1887: The Death Of Gertrude Wrann

July 8, 2008

My initial excitement at discovering a previously unknown sister of my Great Grandfather Gustav Wrann was dampened when I discovered her name in the NYC Death Index for the year after she was born. The index indicated her Death Certificate # was 599964 and that she had died just 6 months after her birth.

While at the Municipal Archives in NYC I looked up her certificate on microfilm and purchased a certified copy of it.

Following is Gertrude’s Death Certificate.
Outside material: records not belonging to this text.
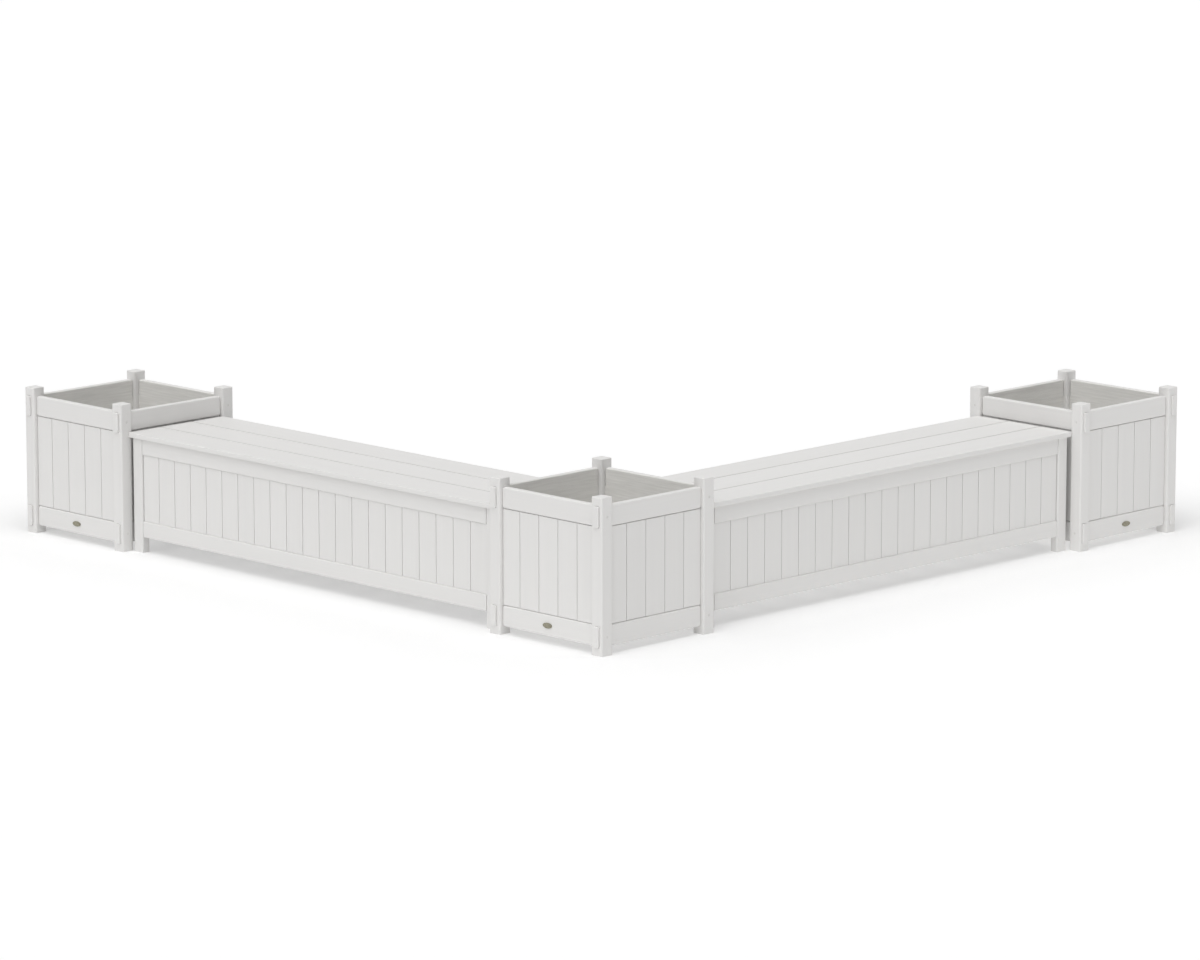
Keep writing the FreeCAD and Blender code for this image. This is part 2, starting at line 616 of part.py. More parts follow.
def on_hinge_line(radius, y_low, y_high):
    """A cylinder around the hinge's axis."""
    return Part.makeCylinder(radius, y_high - y_low, Vector(HINGE_X, y_low, HINGE_Z), Y_AXIS)


def frame_leaf(middle):
    """The upright leaf on the rear rail, with the two outer knuckles and room for the middle one."""
    low, high = middle - HINGE_LENGTH / 2, middle + HINGE_LENGTH / 2
    inner_low = middle - HINGE_LENGTH / 6 - KNUCKLE_GAP
    inner_high = middle + HINGE_LENGTH / 6 + KNUCKLE_GAP
    back = LONG_RAIL_FACE + LEAF_THICKNESS
    plate = box((LONG_RAIL_FACE, low, HINGE_Z - KNUCKLE_RADIUS - LEAF_WIDTH), (back, high, HINGE_Z))
    room = box((LONG_RAIL_FACE - OVERCUT, inner_low, HINGE_Z - KNUCKLE_RADIUS - HINGE_GAP),
               (back + OVERCUT, inner_high, HINGE_Z + OVERCUT))
    knuckles = [on_hinge_line(KNUCKLE_RADIUS, low, inner_low),
                on_hinge_line(KNUCKLE_RADIUS, inner_high, high)]
    leaf = plate.cut(room).fuse(knuckles)
    bore = on_hinge_line(PIN_RADIUS + PIN_GAP, low - OVERCUT, high + OVERCUT)
    return leaf.cut([bore] + frame_leaf_screws_at(leaf_screw_hole(), middle)).removeSplitter()


def lid_leaf(middle):
    """The flat leaf under the lid, with the middle knuckle."""
    low, high = middle - HINGE_LENGTH / 2, middle + HINGE_LENGTH / 2
    inner_low, inner_high = middle - HINGE_LENGTH / 6, middle + HINGE_LENGTH / 6
    front = LONG_RAIL_FACE - LEAF_WIDTH
    flap = box((front, low, LID_LEAF_BOTTOM), (LONG_RAIL_FACE - HINGE_GAP, high, LID_UNDERSIDE))
    tab = box((front, inner_low, LID_LEAF_BOTTOM), (HINGE_X, inner_high, LID_UNDERSIDE))
    leaf = flap.fuse([tab, on_hinge_line(KNUCKLE_RADIUS, inner_low, inner_high)])
    bore = on_hinge_line(PIN_RADIUS + PIN_GAP, inner_low - OVERCUT, inner_high + OVERCUT)
    return leaf.cut([bore] + lid_leaf_screws_at(leaf_screw_hole(), middle)).removeSplitter()


def hinge_pin(middle):
    """The pin, with a flat head at each end."""
    low, high = middle - HINGE_LENGTH / 2, middle + HINGE_LENGTH / 2
    heads = [on_hinge_line(PIN_HEAD_RADIUS, low - PIN_HEAD_HEIGHT, low),
             on_hinge_line(PIN_HEAD_RADIUS, high, high + PIN_HEAD_HEIGHT)]
    return on_hinge_line(PIN_RADIUS, low, high).fuse(heads).removeSplitter()


def hinge_recess(middle):
    """The cut in the rear top rail that the lid's leaf drops into."""
    half = HINGE_LENGTH / 2 + PIN_HEAD_HEIGHT + HINGE_GAP
    low = (LONG_RAIL_FACE - LEAF_WIDTH - HINGE_GAP, middle - half, LID_LEAF_BOTTOM - HINGE_GAP)
    return box(low, (LONG_RAIL_FACE + OVERCUT, middle + half, FRAME_TOP + OVERCUT))


def plank_pairs():
    """The near and the far edge of each plank."""
    pitch = (SEAT_DEPTH + PLANK_GAP) / PLANK_COUNT
    lows = [-SEAT_DEPTH / 2 + i * pitch for i in range(PLANK_COUNT)]
    return [(low, low + pitch - PLANK_GAP) for low in lows]


def batten_places():
    return spread(BATTEN_COUNT, FRAME_HALF_Y - BATTEN_END_INSET)


def at_batten_screws(shape):
    """A screw or a hole at each side of each plank, where a batten crosses it, from below."""
    reach = LONG_RAIL_INNER - BATTEN_CLEARANCE
    z = LID_UNDERSIDE - BATTEN_THICKNESS + BATTEN_SCREW_SUNK
    placed = []
    for y in batten_places():
        for low, high in plank_pairs():
            near = max(low, -reach) + BATTEN_SCREW_INSET
            far = min(high, reach) - BATTEN_SCREW_INSET
            placed += [aimed(shape, (x, y, z), Z_AXIS * -1) for x in (near, far)]
    return placed


def batten_screws():
    length = BATTEN_THICKNESS - BATTEN_SCREW_SUNK + BATTEN_SCREW_BITE
    return at_batten_screws(screw(BATTEN_SCREW_HEAD_RADIUS, BATTEN_SCREW_HEAD_HEIGHT,
                                  BATTEN_SCREW_RADIUS, length))


def batten_screw_holes():
    length = BATTEN_THICKNESS - BATTEN_SCREW_SUNK + BATTEN_SCREW_BITE
    return at_batten_screws(screw_hole(BATTEN_SCREW_HEAD_RADIUS, BATTEN_SCREW_HEAD_HEIGHT,
                                       BATTEN_SCREW_RADIUS, length, BATTEN_SCREW_SUNK))


def seat_planks():
    """The lid's planks, rounded all over, with the blind holes of the screws from below."""
    holes = batten_screw_holes()
    for middle in hinge_places():
        holes += lid_leaf_screws_at(leaf_screw_hole(), middle)
    planks = []
    for low, high in plank_pairs():
        plank = box((low, -SEAT_LENGTH / 2, LID_UNDERSIDE), (high, SEAT_LENGTH / 2, BENCH_HEIGHT))
        plank = plank.makeFillet(PLANK_EDGE_RADIUS, plank.Edges)
        planks.append(cut_all(plank, holes))
    return planks


def lid_battens():
    """Battens across the planks, clear of the rails, with their lower edges cut off."""
    reach = LONG_RAIL_INNER - BATTEN_CLEARANCE
    bottom = LID_UNDERSIDE - BATTEN_THICKNESS
    holes = batten_screw_holes()
    battens = []
    for y in batten_places():
        batten = box((-reach, y - BATTEN_WIDTH / 2, bottom), (reach, y + BATTEN_WIDTH / 2, LID_UNDERSIDE))
        batten = batten.makeChamfer(BATTEN_EDGE_CHAMFER, edges_in_plane(batten, Z_AXIS, bottom))
        battens.append(cut_all(batten, holes))
    return battens


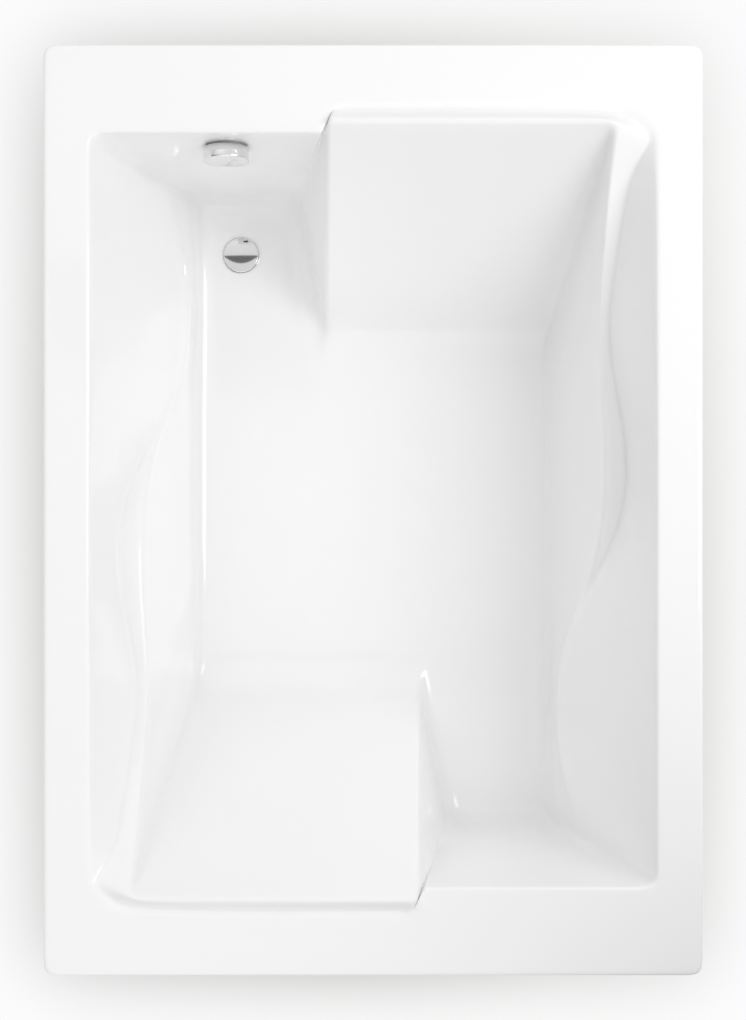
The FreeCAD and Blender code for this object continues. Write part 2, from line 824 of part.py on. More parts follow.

Click on it to view an enlargement.

1. Full Name Of Deceased: Gertrude Wrann

2. Age years, 6 months, 12 days.

5. Birthplace: NY

7. Father’s Birthplace: Germany Father’s Name: Gustave Wrann

8. Mother’s Birthplace: “ “ Mother’s Name: Mary

9. Place Of Death: 441 E 81

10. If a Dwelling, by how many families, living separately, occupied, 4 Floor 1

11. I hereby certify that I attended deceased from: March 12, 1887 to April 28, 1887 and that I last saw her alive on the 26 day of “ “ 1887, that she died on the 28 day of March 1887, about 12 o’clock, A.M., and that to my best knowledge and belief the cause of her death was as here under written:

Chief and Determining: Enteritis (Diarrheal) Asthenia

Witness my hand this 28th day of April 1887.

Signature: Frank B. C… M.D.

Residence: 136 E. 18th

Place of Burial: Lutheran

Date of Burial: April 29, 1887

Name of Undertaker: Herman Lange 433 E 81st Street

A few notes/observations regarding this death certificate:

Gertrude was born at 435 E 81st St. Her death occurred at 441 E. 81st St. I’ve checked old maps and both places appear to be apartment buildings and not hospitals. Not sure if the Wrann’s lived at both places. The undertaker lived a few doors down as well. I’ve also noticed that St. Monica’s Roman Catholic Church is around the corner so I may contact them to see if they have baptismal records for Gertrude.

There is no new information on Gustave or Mary.

Her cause of death was Diarrheal Enteritis (inflammation of the gastrointestinal system) – my Aunt Pat helped me decipher Enteritis when I saw her in VT last year. I had originally thought the second cause of death listed was “Asthma” but it didn’t make sense to me…didn’t seem to fit in with Enteritis. I did some research into archaic medical terms and found the likely translation: Asthenia. Asthenia means weakness or lack of energy and strength and makes more sense than Asthma when associated with Enteritis. Click HERE for the full definition.

There are some inconsistencies in the dates the physician saw her. Looks like he wrote March once when he should have written April as it’s fairly clear she died on April 28 and not March 28. I believe he actually first saw her on March 12 and she was ill for six weeks before dieing on April 28.

The birth certificate indicated she was buried at the Lutheran Cemetery which would be the Lutheran All-Faiths Cemetery in Astoria, Queens. I contacted the cemetery and unfortunately they were not able to find a record of her burial or plot. I plan on inquiring again in the future – maybe I’ll get someone who has better luck searching.